I am a secondary educator with over a decade of teaching experience across English, writing, humanities, music, and interdisciplinary learning. I have taught in international and Canadian school settings and have worked with middle school, high school, and university-level learners. My classroom work has included literature study, essay writing, discussion-based learning, project-based units, arts-integrated curriculum, and student-centered inquiry. I have also designed curriculum and learning experiences that connect academic skills with real-world thinking, creativity, communication, and reflection. The resources in this store are shaped by actual classroom needs: clear instructions, structured lessons, editable materials, meaningful questions, and support for teachers who need resources that are polished but still practical.

Teaching style

My teaching style is structured, thoughtful, and student-centered. I believe students do their best work when expectations are clear, the task has a real purpose, and they are given enough support to think deeply rather than simply complete work. I often use discussion, close reading, writing workshops, creative projects, reflection, and interdisciplinary connections to help students build confidence and independence. I design resources with the same approach: clear enough for teachers to use immediately, rigorous enough to support meaningful learning, and flexible enough to adapt to different classrooms.

Awards & shining teacher moments

Some of my most meaningful teaching moments have come from helping students move from passive participation to genuine ownership of their work. I have developed student-centered projects where learners take on real roles as writers, editors, designers, discussion leaders, researchers, and presenters. I especially value moments when students begin to revise more seriously, discuss texts with more confidence, or see their own writing as something worth sharing with a wider audience. As an educator, I am most proud of building learning experiences that help students think more clearly, express themselves more confidently, and take their work seriously.

My own education history

hold a Master of Education in Advanced Teaching and have graduate-level training in music composition for visual media. My academic background also includes music, anthropology, education, writing, curriculum design, and interdisciplinary learning. This mix of education, humanities, and the arts strongly shapes the resources I create. I am interested in lessons that are intellectually serious, visually clean, creative, and practical for classroom use.

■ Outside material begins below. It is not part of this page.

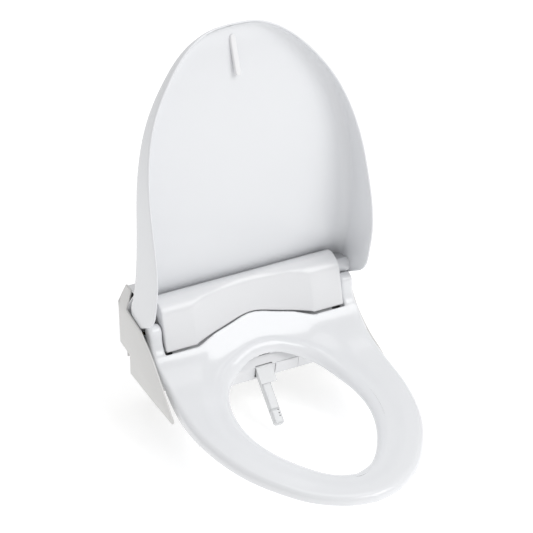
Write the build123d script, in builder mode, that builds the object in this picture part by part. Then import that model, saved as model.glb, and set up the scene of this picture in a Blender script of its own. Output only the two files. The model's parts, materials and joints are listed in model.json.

Additional biographical information

Outside the classroom, I work as a composer, curriculum designer, and arts organizer. That creative background influences how I design teaching resources: I care about structure, pacing, visual clarity, student engagement, and the overall learning experience. The Learning Studio was created to support teachers who want resources that are not childish, cluttered, or shallow. The aim is to provide mature, classroom-ready materials that help teachers save time while still offering students meaningful academic work.